Baltimore County’s Administrative Charging Committee (ACC) voted Nov. 7 to ask Internal Affairs to include precinct or unit assignment counts for accused officers in its quarterly summary to the Police Accountability Board (PAB), but members rejected a separate proposal to report officers’ ranks.
Chair Christopher Sui opened the session and put the precinct-assignment motion to a voice vote. Committee members approved the motion unanimously, with the committee directing Internal Affairs to summarize counts by precinct or unit rather than link complaints to named officers.
The more contentious debate concerned two related requests from a PAB designee: to include (1) an accused officer’s experience level and (2) the officer’s rank in the ACC’s quarterly summary. Supporters said summarized counts by rank or years could increase transparency; opponents warned that including rank or an imprecise experience metric could make high-profile officers identifiable in departments with few senior officers.
Internal Affairs told the committee it could provide only the number of years an accused officer has been with the Baltimore County Police Department, not necessarily total career law-enforcement experience. Committee members repeatedly pressed for a clear definition of ‘‘experience’’ before ordering any change; several members said the county’s personnel records likely enumerate Baltimore County service years but not total prior service in other agencies.

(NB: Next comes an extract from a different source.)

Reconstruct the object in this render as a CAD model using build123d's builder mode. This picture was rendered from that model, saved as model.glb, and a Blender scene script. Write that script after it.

After consulting counsel in closed session, the committee revisited the votes. Chair Christopher Sui announced that the motion to report officers’ ranks was defeated. When members polled on reporting the experience metric, at least two members recorded 'nay' responses; the transcript records disagreement about the measure and does not show a clear roll-call tally endorsing the broader experience report.
A separate motion to publish redacted ACC opinions on an ACC/PAB-accessible website received no second and therefore died. Committee members noted the mover had relied on legal advice when raising the transparency proposal.
The committee instructed staff to clarify with Internal Affairs exactly what data the department can produce (for example, whether 'years of service' would include prior out-of-county service) and to begin any approved reporting changes in 2026 to allow lead time for data collection.
The ACC scheduled future meetings and adjourned.